Queste bufale, per farla breve, non sarebbero casuali: dietro ci sarebbero interessi e ideologie ben precise.
Un’indagine condotta da BBC Click assieme all’istituto di riflessione sul contrasto estremista nel Regno Unito indica come le comunità politiche di estrema destra abbiano tentato di sfruttare la pandemia sul web.
Chloe Colliver, che ha condotto lo studio, ha rivelato che la ricerca è partita “perché eravamo interessati a guardare l’intersezione tra estremismo e disinformazione online”.
“Volevamo sapere come la crisi del coronavirus stava influenzando queste tendenze”, ha aggiunto. In primo luogo, i ricercatori hanno raccolto circa 150.000 post pubblici su Facebook inviati da 38 gruppi e pagine di estrema destra dal mese di gennaio.
Hanno usato le parole chiave per individuare i temi principali di ciascun post, quindi gli algoritmi per mappare ciò di cui ogni gruppo tendeva a parlare in generale.
I ricercatori hanno identificato cinque comunità, unite dall’argomento di discussione: Immigrazione, Islam, giudaismo, LGBT, elites. La scala di attività di questi argomenti non era aumentata, ma sempre più discussioni avevano iniziato a collegare esplicitamente il virus all’immigrazione o ai musulmani, incolpando migranti e islamici per la diffusione del Covid-19 e auspicando un loro contagio.
Ma la quinta e più grande comunità – quella relativa alle “élite” – aveva mostrato un picco significativo di attività durante il blocco. Le discussioni includevano il rapporto di queste “élite” – come Jeff Bezos, i Rothschild, George Soros e Bill Gates – con lo “stato profondo”, e il loro presunto ruolo nel causare la pandemia.

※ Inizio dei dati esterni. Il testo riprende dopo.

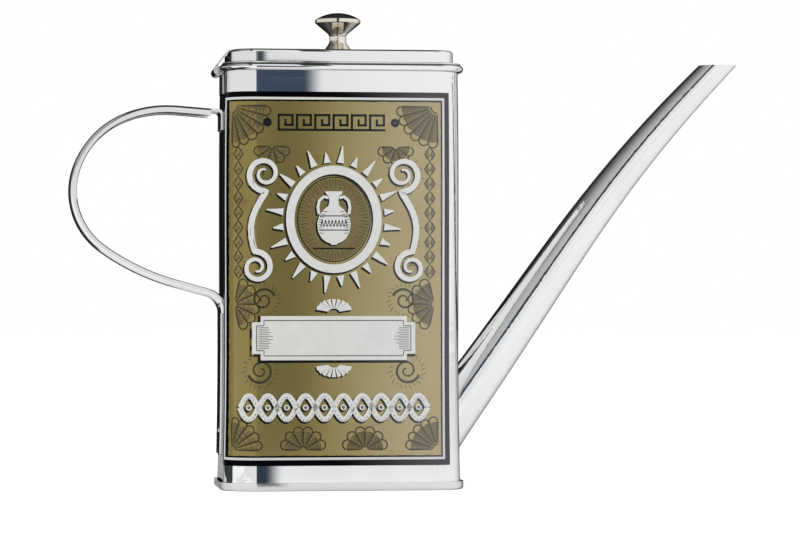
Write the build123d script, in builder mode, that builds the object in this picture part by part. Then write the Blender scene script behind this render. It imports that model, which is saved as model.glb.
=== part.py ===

I ricercatori hanno scoperto che oltre a legarlo alle “élite”, questa comunità era più propensa di qualsiasi altra a pensare che il virus fosse stato progettato in laboratorio, e che in realtà ci sia già una cura.
“Le conversazioni anti-elite sono aumentate in modo drammatico – ha precisato Colliver – soprattutto alimentando l’idea che il blocco sia uno strumento di controllo sociale”.